In the 20 years, the shoe business has been closed down in Australia apart from tiny niche players RM Williams and Rossi – even Blundstones has moved manufacturing to China.
“When I kicked off in 88, the shoe business was dominated by a big player in each state – Betts & Betts in WA for instance – and there were a lot of independent operators in SA such as Blacks and Factory to Foot that made it quite competitive.
“Our original intention was to build up around 10 stores in SA and leave it at that,” says Charlton but we found that in Queensland, for instance, there was a lazy big player and not much competition but plenty of money up there because everybody was moving there so we started up there and never looked back.”
WA was attacked at the same time, 1993, Victoria a year later and NSW was not breached until 2006.
“All the businesses are run from here – we own them all – and we have a staff of 600 all up.
Headquarters is the Stockland-owned Port Adelaide Distribution Park where Spendless has a 5000 sq metre warehouse and buying office which is the engine room of the empire.
Suzanne James runs the warehouse and distribution function where she’s in charge of 15 macho dude storemen who don’t look like they’d be all that receptive to a friendly mumsy type in charge.
But the place runs like clockwork. Two semi loads of shoes disappear out the door every day and 20 shipping containers arrive every week, unloaded quickly and cartons sorted, stored or distributed.
“I explain to the guys exactly what needs to be done and why it needs to be done carefully and simply so everyone knows exactly what’s going on,” Suzanne explains. “When they do things well they get praised, we talk about things a lot and I’m as nice to them as John is nice to me.”
Charlton says the business works because the customer culture reaches right back into the warehouse – getting the right carton to the right store at the right time is the only way the thing can work.
Spendless is an entry point retailer of shoes for the whole family with outlets in every Westfield shopping centre and other busy centres.
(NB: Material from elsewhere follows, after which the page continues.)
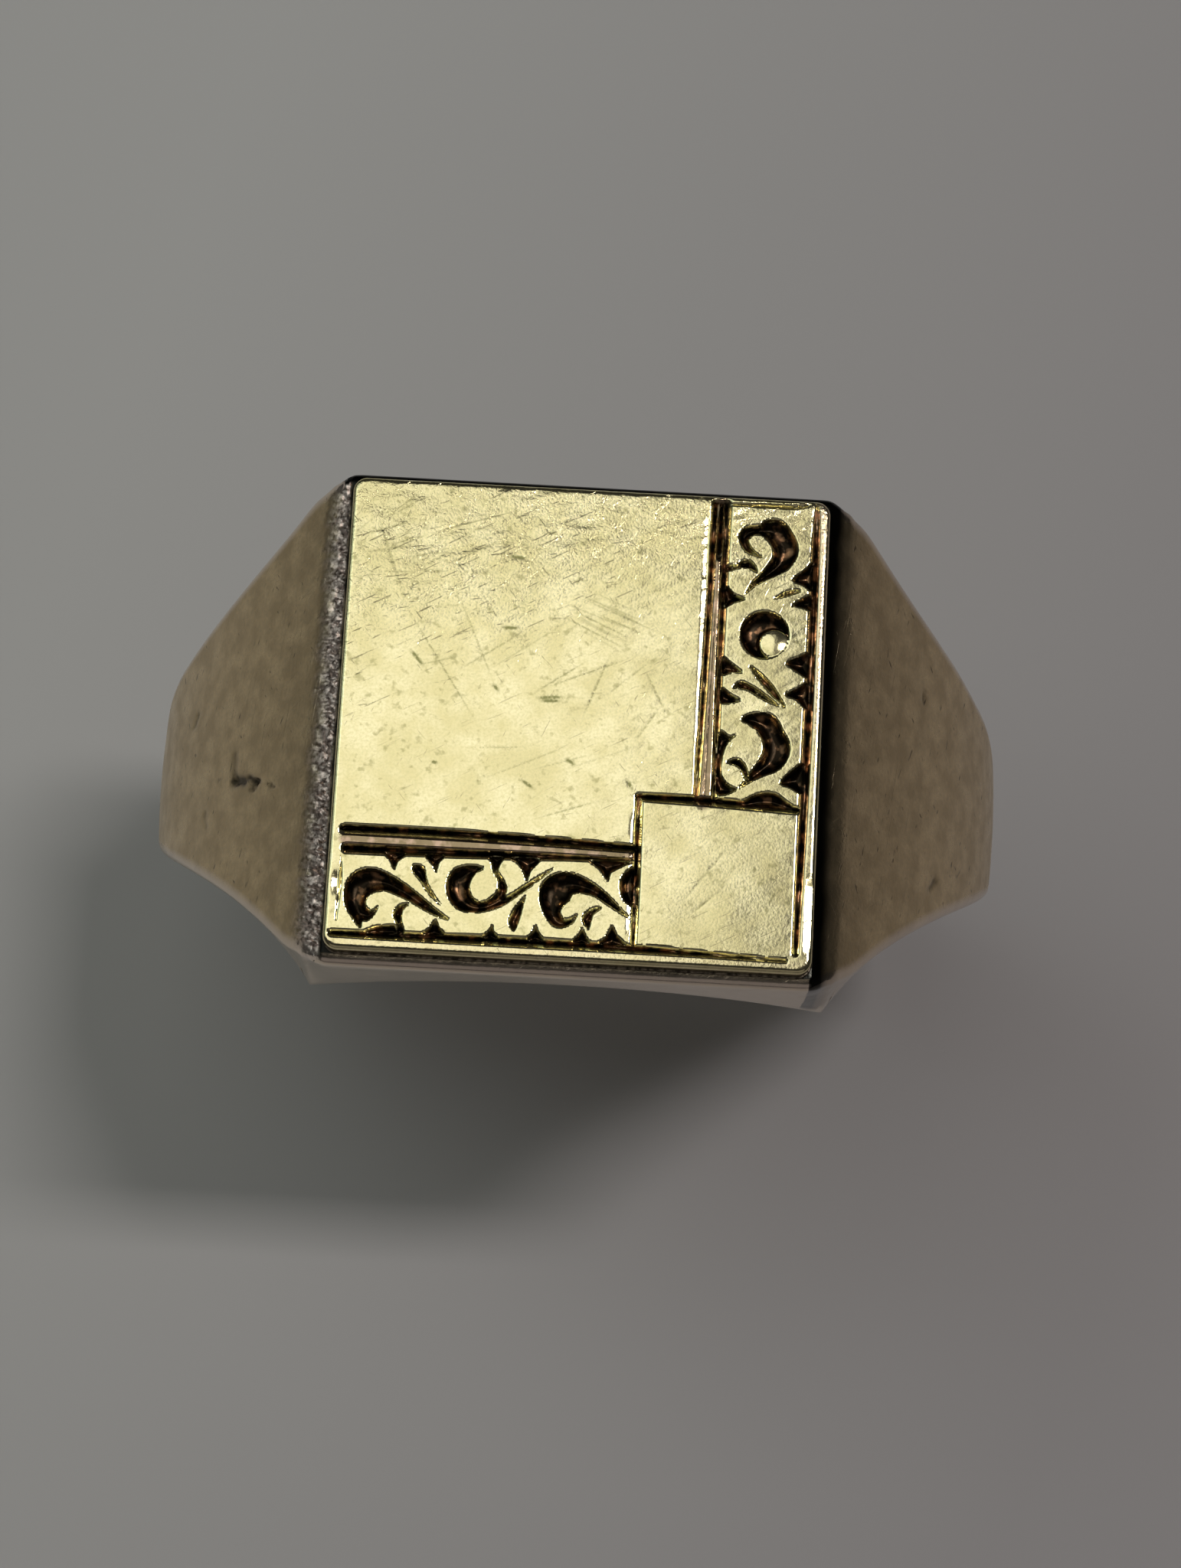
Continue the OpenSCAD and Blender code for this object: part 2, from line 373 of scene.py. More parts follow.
def plate_gold():
    """Pale satin gold, scuffed all over, with grime, painted shade and painted coppery glints in the
    engraving, and painted shade on the plate's sides.
    """
    look = Look("plate_gold")
    scuffs = look.plus(
        look.scratches(28, 0.7, 0.05, 0.7),
        look.scratches(10, 0.5, 0.05, 0.73, 3),
        look.scratches(66, 0.4, 0.05, 0.74, 7),
        look.scratches(-50, 0.5, 0.05, 0.74, 5),
    )
    grain = look.mottle(0.07, 4)
    cloud = look.mottle(0.9, 5)
    spots = look.band(look.mottle(0.22, 3, 4), 0.6, 0.72)
    patches = look.band(look.mottle(0.16, 3, 9), 0.3, 0.7, -0.08, 0.08)
    # Grime and painted shade in the cuts, and at the foot of the plate's sides.
    grime_and_shade = look.band(look.plus(look.attribute("cut_depth"), patches), 0.14, 0.46)
    color = look.mix(look.band(cloud, 0.36, 0.62), (0.93, 0.84, 0.5), (0.8, 0.71, 0.37))
    color = look.mix(look.band(grain, 0.4, 0.66, 0, 0.5), color, (0.66, 0.6, 0.3))
    color = look.mix(look.times(spots, 0.6), color, (0.36, 0.33, 0.14))
    color = look.mix(look.times(scuffs, 0.25), color, (0.4, 0.34, 0.17))
    color = look.mix(look.times(look.attribute("wrinkled"), 0.15), color, (0.56, 0.52, 0.24))
    # Painted coppery glints in the cuts; the same patches tint the scraped strips.
    copper = look.band(look.mottle(0.3, 2, 2), 0.5, 0.66)
    grime_shade_and_glints = look.mix(copper, (0.014, 0.01, 0.006), (0.22, 0.12, 0.06))
    worn = look.times(look.attribute("worn"), look.band(grain, 0.3, 0.6, 0.1, 0.7))
    color = look.mix(worn, color, (0.78, 0.58, 0.42))
    strip = look.mix(copper, (0.24, 0.17, 0.1), (0.5, 0.34, 0.25))
    color = look.mix(look.times(look.attribute("scraped"), 0.9), color, strip)
    # Scratches darken the table; on the plate's sides this colour is painted shade.
    color = look.mix(look.times(look.attribute("scratch_and_side_shade"), 0.8), color, (0.26, 0.25, 0.1))
    look.feed("Base Color", look.mix(grime_and_shade, color, grime_shade_and_glints))
    satin = look.band(cloud, 0.3, 0.7, 0.09, 0.16)
    look.feed("Roughness", look.plus(satin, look.times(grime_and_shade, 0.15)))
    rough = look.times(grain, look.band(worn, 0, 0.8, 1, 3))
    crowd = look.band(look.attribute("crowd"), 0.18, 0.8, 0.17, 1)
    look.relief(look.times(look.minus(rough, look.times(scuffs, 0.5)), crowd), 0.009)
    return look.material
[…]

It’s true to its name - shoes start at $19.95 and well-made fashion shoes are just $39.95.
The other essential ingredient is the buying group. Two senior buyers mentor two more junior staff – and all came up through the John Martins old style discipline of departmental buyers which Charlton remembers warmly.
Charlton gets mad when he sees poorly made hot fashion shoes hit the marketplace ahead of his own – and more expensive - but he knows he’s doing the right thing waiting for the rights stock from selected Chinese factories as customers rarely return after being sold a dud.
It’s a busy day at the Port Adelaide office as all the state managers are in town to talk about what’s hot in the world of “fast fashion”.
Sex in the City – the movie - has blasted off a worldwide scramble by young employed women to get into the stuff that Carrie and the girls wear in the latest romp. The tribal look with long lace-up leather for that gladiator look – best worn with the new wooden and roman bangles is killing it out there in the stores from Rockhampton to Roeburn and from Mildura to Mandurah.
“Our target customer is any Australian with feet earning $40,000 or less – which the ABS tells us is about 74 per cent of the country’s wage earners,” says Charlton. “With shoes at $20 and merchandised well, footwear has become an impulse buy.”
Spendless has plenty of competition, K-Mart, Target, department stores and boutiques across the country are all in that space, but Spendless is the only national retail chain – for just about anything – based in Adelaide.
In the markets where Spendless Shoes has been operating for 10 years or more (Vic, Qld, SA, WA, NT) approximately 9 per cent of footwear bought retail is from Spendless.
The average Spendless store serves around 40,000 customers a year and 50,000 in regional shopping centres. Almost half the turnover is generated from women’s fashion footwear.